Deputado opositor Edgar Zambrano estava preso desde que participou, ao lado de Guaidó, de uma tentativa frustrada de golpe de Estado, em abril deste ano (Foto: Matias Delacroix / AFP)

Isolamento de Guaidó

Enquanto o presidente autoproclamado segue sendo financiado por Washington e mantém a ofensiva internacional, conseguindo aprovar a aplicação do Tratado Interamericano de Assistência Recíproca (Tiar), por outro lado, cinco partidos da oposição se uniram em uma mesa de diálogo nacional, iniciada em setembro, que prevê uma lista de seis acordos nacionais, incluindo a liberação de presos políticos. Um dos que já foi libertado foi Edgar Zambrano, vice-presidente do parlamento venezuelano pelo partido Ação Democrática e aliado de Juan Guaidó na tentativa de golpe de Estado do dia 30 de abril.

Para Cazal, a mesa de diálogos estabelece uma linha de corte entre os setores que querem seguir na Venezuela e fazer política no país e setores vinculados a atores estrangeiros e que têm perspectivas de seguir sua vida política fora do país.

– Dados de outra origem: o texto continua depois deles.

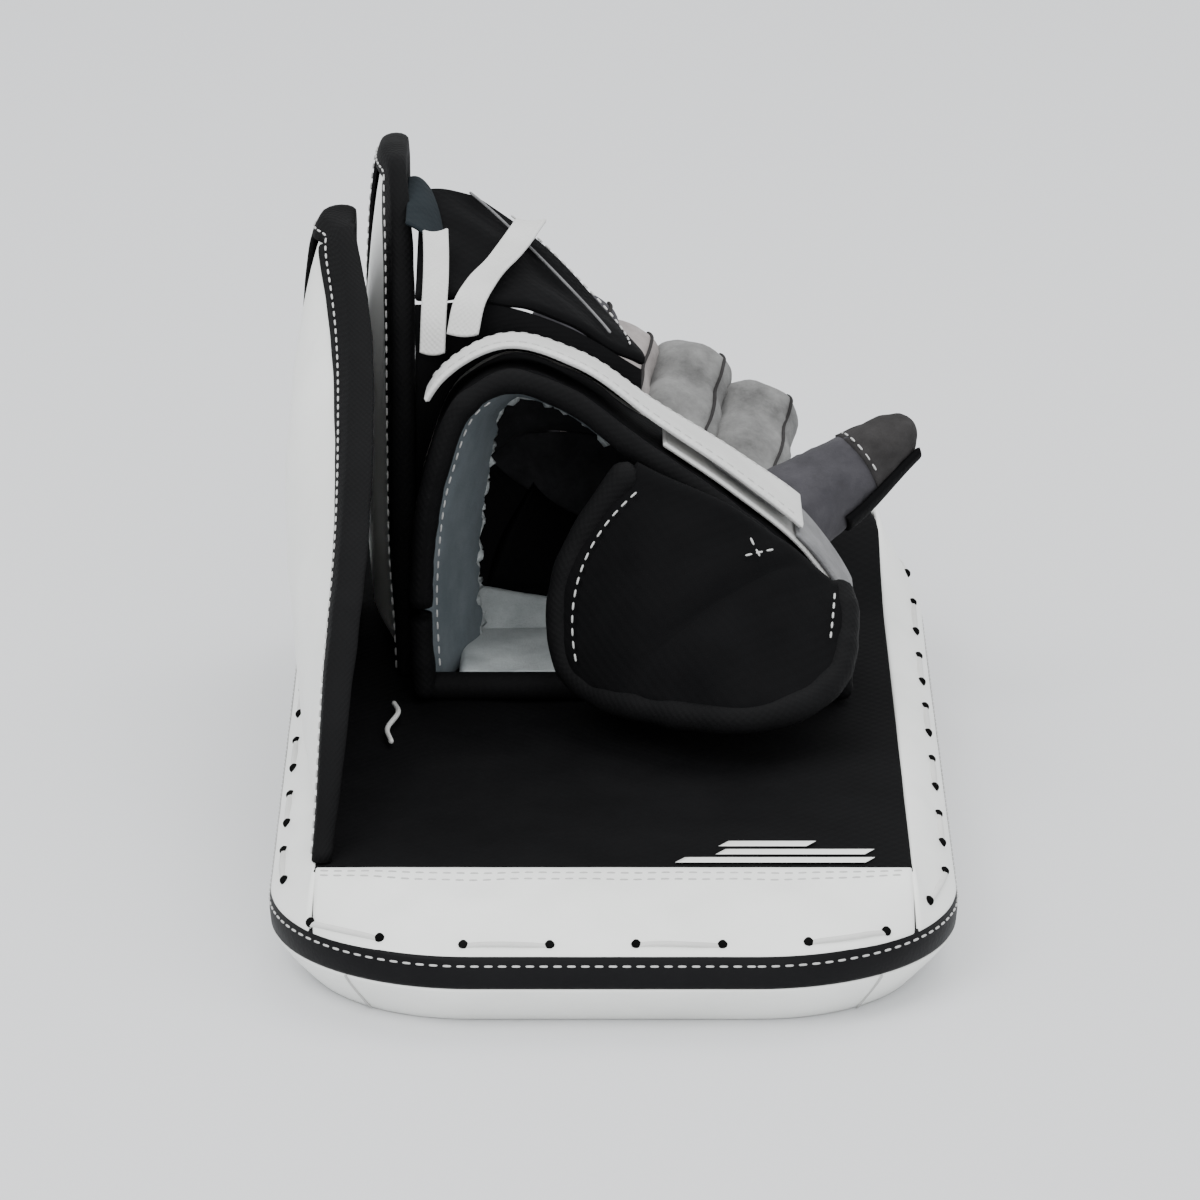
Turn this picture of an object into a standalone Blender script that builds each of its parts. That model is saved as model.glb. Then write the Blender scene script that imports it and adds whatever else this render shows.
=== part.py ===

O aumento do financiamento estadunidense poderia ser justificado pelo pouco tempo que resta de presidência da AN a Juan Guaidó. Seguindo o rodízio acordado pela Mesa de Unidade Democrática (MUD), aliança eleitoral opositora, o engenheiro civil deveria deixar a liderança da Assembleia até dezembro para que um novo partido assuma o cargo. Deixando a presidência da AN, Guaidó perde a justificativa legal para se autoproclamar presidente interino da Venezuela.

Para o analista de Misión Verdad, em 2020, o setor hoje liderado por Guaidó tratará de criar outros mecanismos jurídicos para manter seu governo paralelo. “Guaidó não é nada mais que uma máscara estadunidense para uma intervenção dos EUA na Venezuela. Talvez esse governo fake não seja mantido por sua figura, mas por outro que poderia saltar qualquer passo previsto na constituição. Para esse setor não importa a legalidade venezuelana”, sentencia.